### GIVEN REQUEST
Go through the records below line by line. Count the lines with "type" and give the count alone.

** START THE DATA **

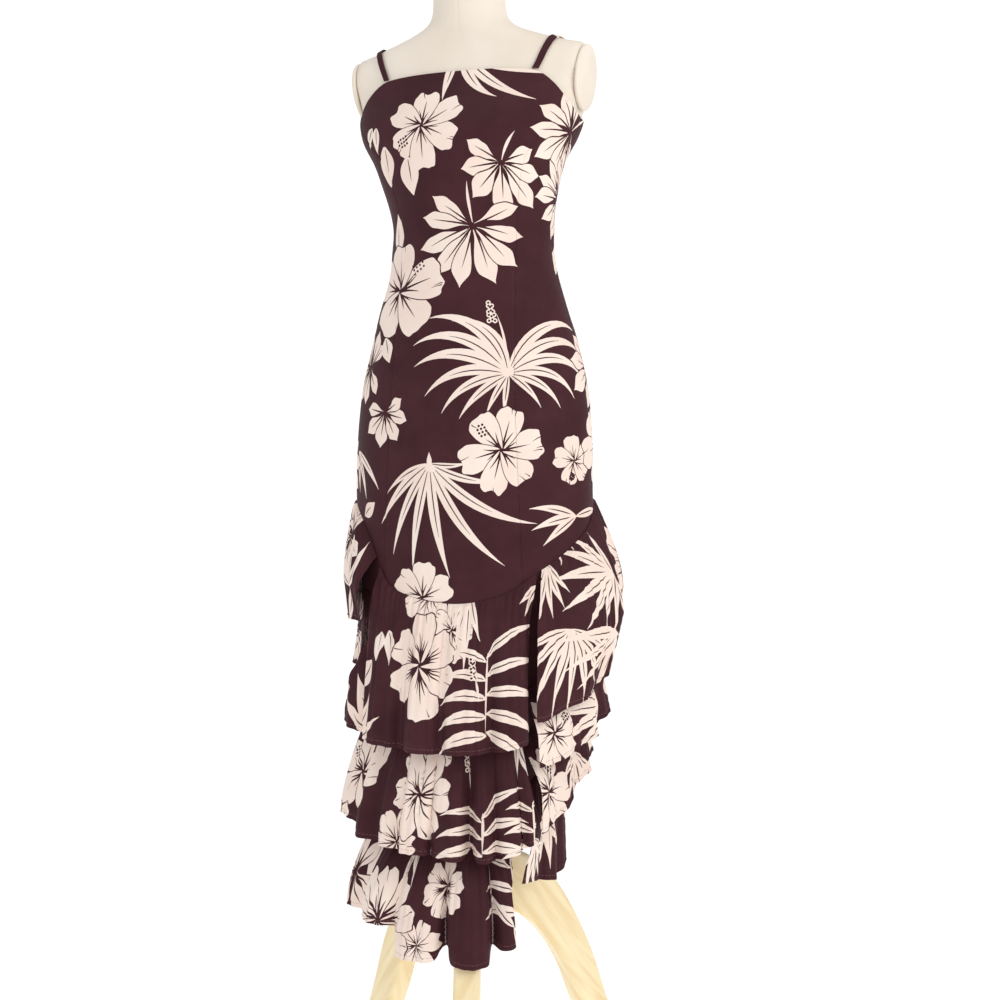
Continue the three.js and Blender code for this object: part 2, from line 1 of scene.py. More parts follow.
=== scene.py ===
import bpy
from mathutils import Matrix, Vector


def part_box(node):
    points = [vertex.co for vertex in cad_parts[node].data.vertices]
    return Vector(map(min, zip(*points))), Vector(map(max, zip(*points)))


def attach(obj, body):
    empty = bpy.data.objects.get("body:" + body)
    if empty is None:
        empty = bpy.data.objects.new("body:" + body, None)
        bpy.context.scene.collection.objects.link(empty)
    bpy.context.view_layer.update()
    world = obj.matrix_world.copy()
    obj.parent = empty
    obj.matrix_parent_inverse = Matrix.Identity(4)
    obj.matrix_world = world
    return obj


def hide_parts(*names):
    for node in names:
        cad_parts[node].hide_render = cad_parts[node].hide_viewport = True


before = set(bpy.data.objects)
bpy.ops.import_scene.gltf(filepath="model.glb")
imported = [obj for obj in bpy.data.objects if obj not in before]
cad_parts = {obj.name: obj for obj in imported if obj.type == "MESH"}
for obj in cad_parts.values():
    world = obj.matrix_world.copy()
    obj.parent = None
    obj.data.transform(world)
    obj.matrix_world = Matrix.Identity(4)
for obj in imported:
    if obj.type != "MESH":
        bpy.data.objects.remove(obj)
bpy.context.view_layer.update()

import math
import random
import bpy
import numpy as np
from mathutils import Matrix, Vector
from mathutils.geometry import delaunay_2d_cdt

print("stage: frame loaded,", len(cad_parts), "nodes")
bpy.ops.object.select_all(action="DESELECT")

# The form's pole is the axis of everything. Tables are in millimetres round it:
# angle 0 is centre front, 90 the wearer's left side, 180 centre back.
poleLow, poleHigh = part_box("stand_pole")
axisX = (poleLow[0] + poleHigh[0]) / 2
axisY = (poleLow[1] + poleHigh[1]) / 2
metre = 0.001

# camera and lights: azimuths in degrees, lengths in millimetres
view = {"azimuth": 19, "away": 2400, "height": 836, "lens": 60.48, "shiftX": 0.027,
        "shiftY": -0.010}


def roundAxis(azimuth, away, height):
    # a place round the pole: azimuth 0 is straight in front, 90 at the wearer's left
    turn = math.radians(azimuth)
    return Vector((axisX + away * metre * math.sin(turn), axisY - away * metre * math.cos(turn),
                   height * metre))


def inScene(name, data):
    made = bpy.data.objects.new(name, data)
    bpy.context.scene.collection.objects.link(made)
    return made


cameraData = bpy.data.cameras.new("camera")
camera = inScene("camera", cameraData)
camera.location = roundAxis(view["azimuth"], view["away"], view["height"])
camera.rotation_euler = (math.radians(90), 0, math.radians(view["azimuth"]))
cameraData.lens = view["lens"]
cameraData.sensor_width = 36
cameraData.shift_x = view["shiftX"]
cameraData.shift_y = view["shiftY"]
bpy.context.scene.camera = camera


def toLinear(code):
    # sRGB hex to the linear colour a shader wants
    channels = [int(code[k:k + 2], 16) / 255 for k in (1, 3, 5)]
    return [c / 12.92 if c <= 0.04045 else ((c + 0.055) / 1.055) ** 2.4 for c in channels] + [1]


def softLight(name, azimuth, away, height, size, watts, colour, aim=800):
    data = bpy.data.lights.new(name, "AREA")
    data.shape = "RECTANGLE"
    data.size = size[0]
    data.size_y = size[1]
    data.energy = watts
    data.color = toLinear(colour)[:3]
    light = inScene(name, data)
    light.location = roundAxis(azimuth, away, height)
    toward = Vector((axisX, axisY, aim * metre)) - light.location
    light.rotation_euler = toward.to_track_quat("-Z", "Y").to_euler()


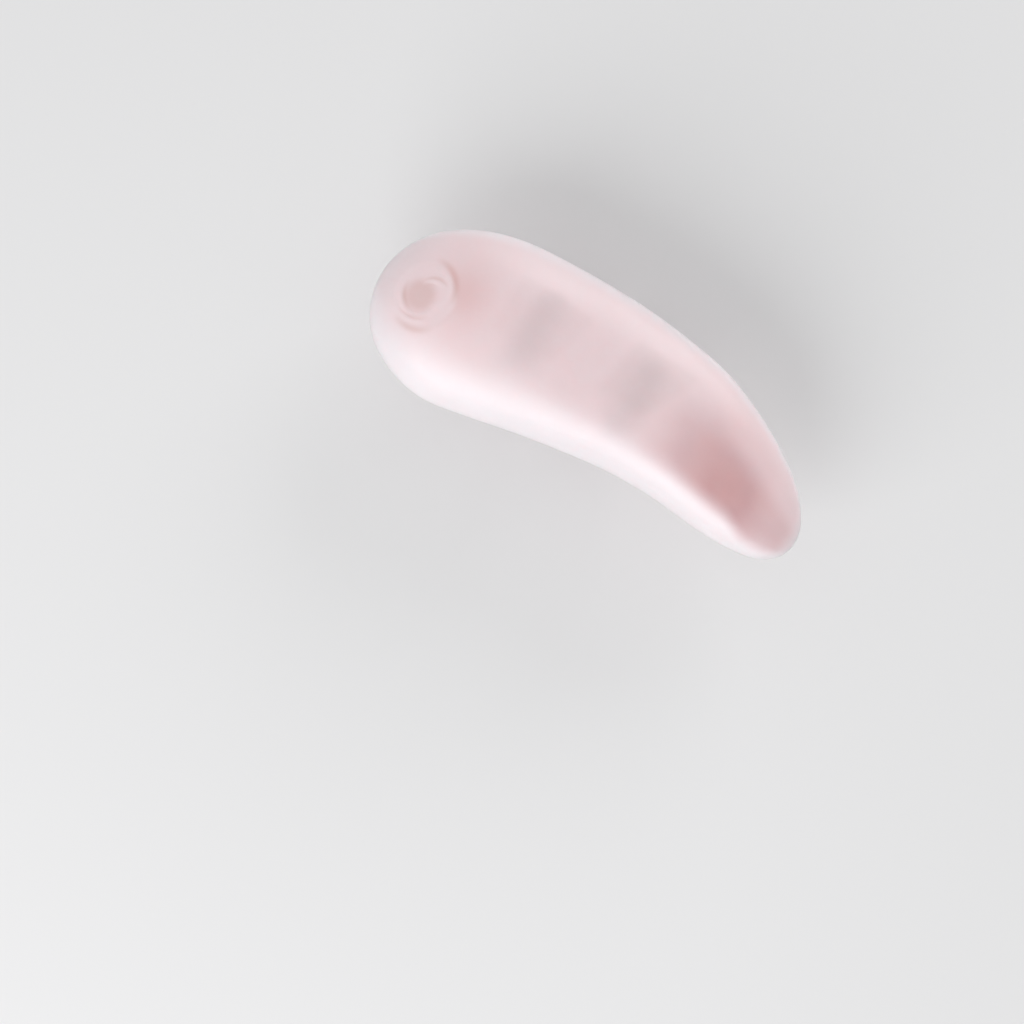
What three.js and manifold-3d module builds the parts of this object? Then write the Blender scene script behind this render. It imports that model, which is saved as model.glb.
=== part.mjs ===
// Hammer toe cushion: a crescent of soft gel that lies across the crease under the toes, with a toe loop
// cast on its back. The whole cushion is one casting, so it is one solid.
//
// Millimetres. +X runs along the cushion from its wide end to its narrow end, +Y points to the toe tips, and
// +Z points out of the rounded face, away from the foot. The cushion stands on the crown of its loop.
import * as THREE from "three";
import { mergeVertices } from "three/addons/utils/BufferGeometryUtils.js";
import Module from "manifold-3d";

// The pad
const PAD_LENGTH = 74;
const PAD_WIDTH = 28.5;
const PAD_SWAY = 3.5; // how far the middle line bends towards the ball of the foot at the narrow end
const DOME_HEIGHT = 9; // from the widest edge up to the top of the rounded face
const BACK_DEPTH = 3; // from the widest edge down to the flat back
const BACK_EDGE_ROUND = 5; // how far in from the long edges the back becomes flat
const BACK_END_ROUND = 13; // how far in from the tips it becomes flat

// The toe loop
const LOOP_INNER_WIDTH = 15.5;
const LOOP_INNER_HEIGHT = 10.5;
const LOOP_CROWN_FLAT = 8; // the straight stretch of the crown, which the cushion stands on
const LOOP_THICKNESS = 2.4;
const LOOP_BAND = 9.6; // how wide the band is along the toe
const LOOP_CORNER = 0.4; // how round the band's corners are, as a share of its thickness
const LOOP_FROM_WIDE_END = 33;
const LOOP_TOWARDS_TOES = 1.7; // from the straight line between the pad's tips
const ROOT_FLARE = 3.2; // how much the band thickens on each side where it joins the back
const ROOT_WIDENING = 0.8; // how much it widens on each side there
const ROOT_CORNER = 0.8; // how much rounder its corners are there, as a share of the flare
const ROOT_FLARE_DROP = 4.5; // how far below the back the flare ends
const ROOT_SINK = 1.5; // how deep the feet of the band run into the pad

// The gate dimple, where the mould was filled
const DIMPLE_DEPTH = 0.7; // below the dome as it would be without the dimple
const DIMPLE_BOWL_RADIUS = 80;
const DIMPLE_FROM_WIDE_END = 7.8;
const DIMPLE_TOWARDS_TOES = -2.6;

// Mesh fineness
const STATIONS = 40;
const DOME_STEPS = 26;
const BACK_EDGE_STEPS = 5;
const BACK_STEPS = 4;
const FOOT_STEPS = 10;
const BEND_STEPS = 9;
const CROWN_STEPS = 2;
const BAND_CORNER_STEPS = 4;
const DIMPLE_RINGS = 5;
const DIMPLE_STEPS = 36;

// Cross-sections along the pad. along: share of PAD_LENGTH from the wide end. half: share of half of
// PAD_WIDTH, before the ends are rounded off. sway: share of PAD_SWAY. dome: share of DOME_HEIGHT, before the
// ends are rounded off. shoulder: exponent of the section's curve, where 2 is an ellipse. lean: how much
// higher than the toe side the sole side of the dome stands.
const SECTIONS = [
  { along: 0.0, half: 1.51, sway: 0.81, dome: 1.5, shoulder: 2.1, lean: 0.0 },
  { along: 0.1, half: 1.37, sway: 0.66, dome: 1.36, shoulder: 2.1, lean: 0.02 },
  { along: 0.2, half: 1.23, sway: 0.47, dome: 1.2, shoulder: 2.1, lean: 0.05 },
  { along: 0.3, half: 1.063, sway: 0.13, dome: 1.08, shoulder: 2.15, lean: 0.1 },
  { along: 0.4, half: 0.947, sway: -0.2, dome: 1.0, shoulder: 2.25, lean: 0.15 },
  { along: 0.5, half: 0.877, sway: -0.44, dome: 0.97, shoulder: 2.35, lean: 0.2 },
  { along: 0.6, half: 0.835, sway: -0.54, dome: 0.97, shoulder: 2.5, lean: 0.24 },
  { along: 0.7, half: 0.835, sway: -0.44, dome: 1.01, shoulder: 2.65, lean: 0.26 },
  { along: 0.8, half: 0.858, sway: -0.02, dome: 1.12, shoulder: 2.8, lean: 0.26 },
  { along: 0.9, half: 0.898, sway: 0.5, dome: 1.3, shoulder: 2.8, lean: 0.22 },
  { along: 1.0, half: 0.982, sway: 1.0, dome: 1.45, shoulder: 2.6, lean: 0.15 },
];

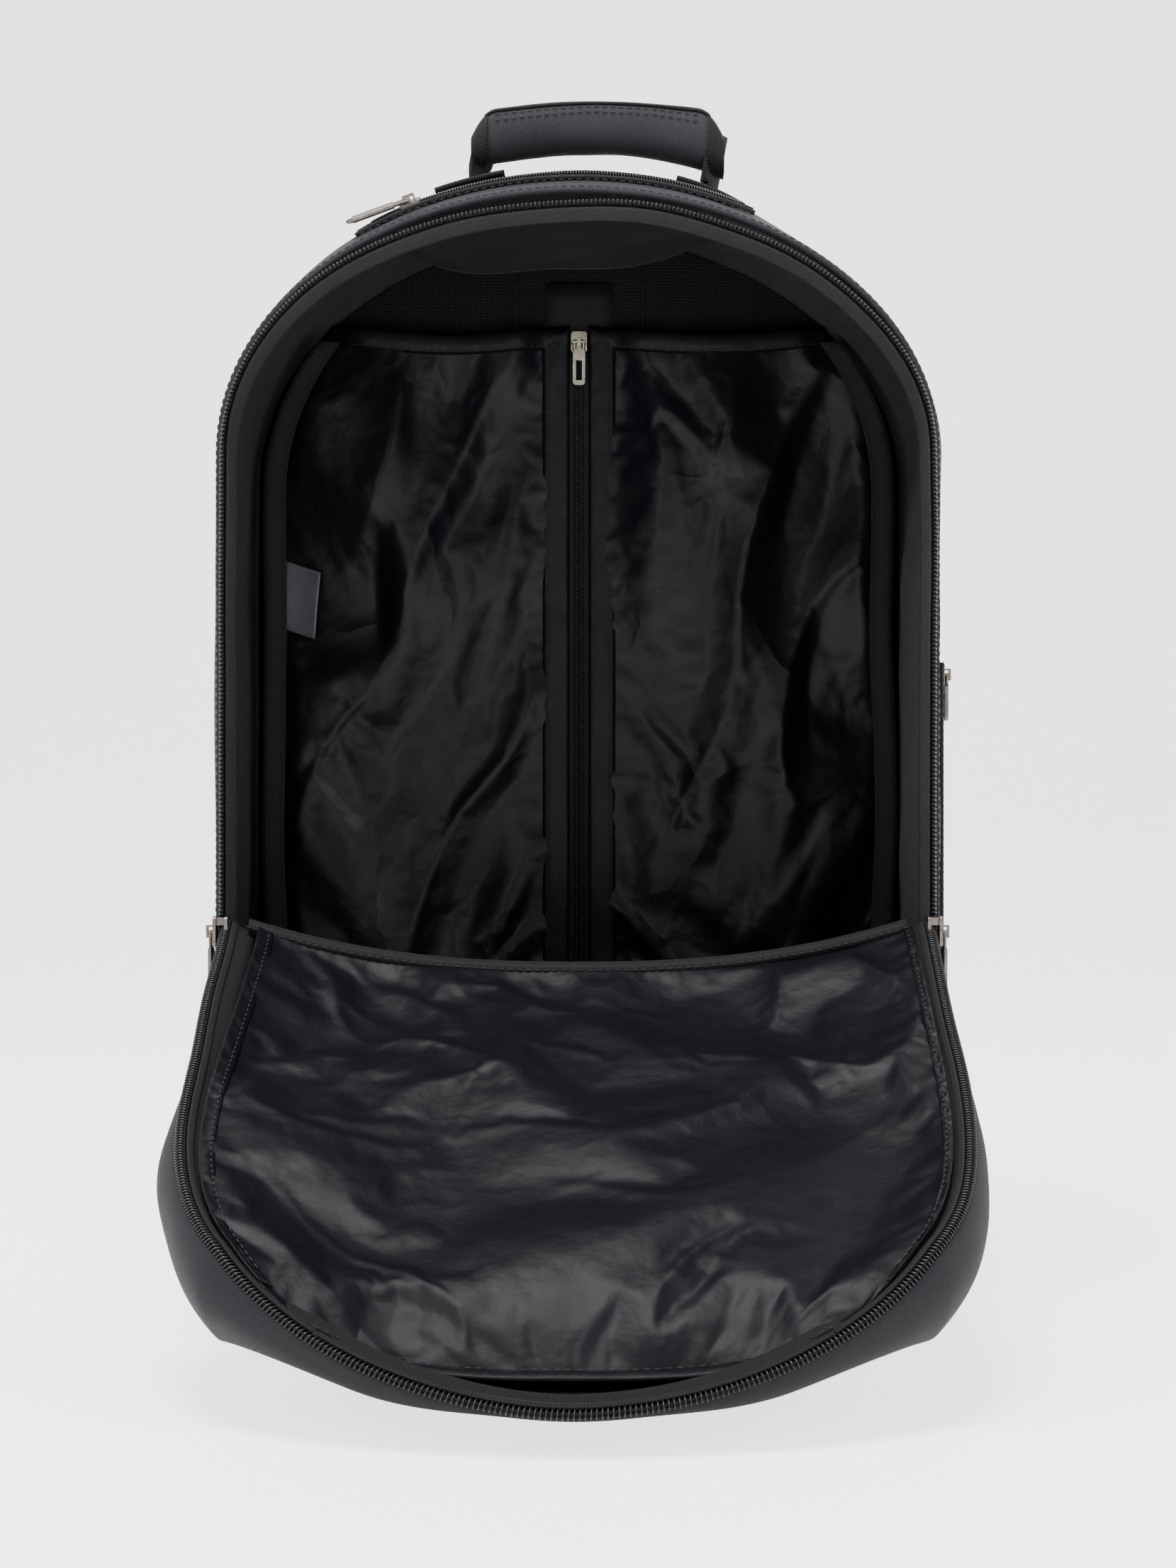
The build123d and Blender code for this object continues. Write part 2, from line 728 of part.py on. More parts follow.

** END THE DATA **

### WRITTEN SOLUTION
2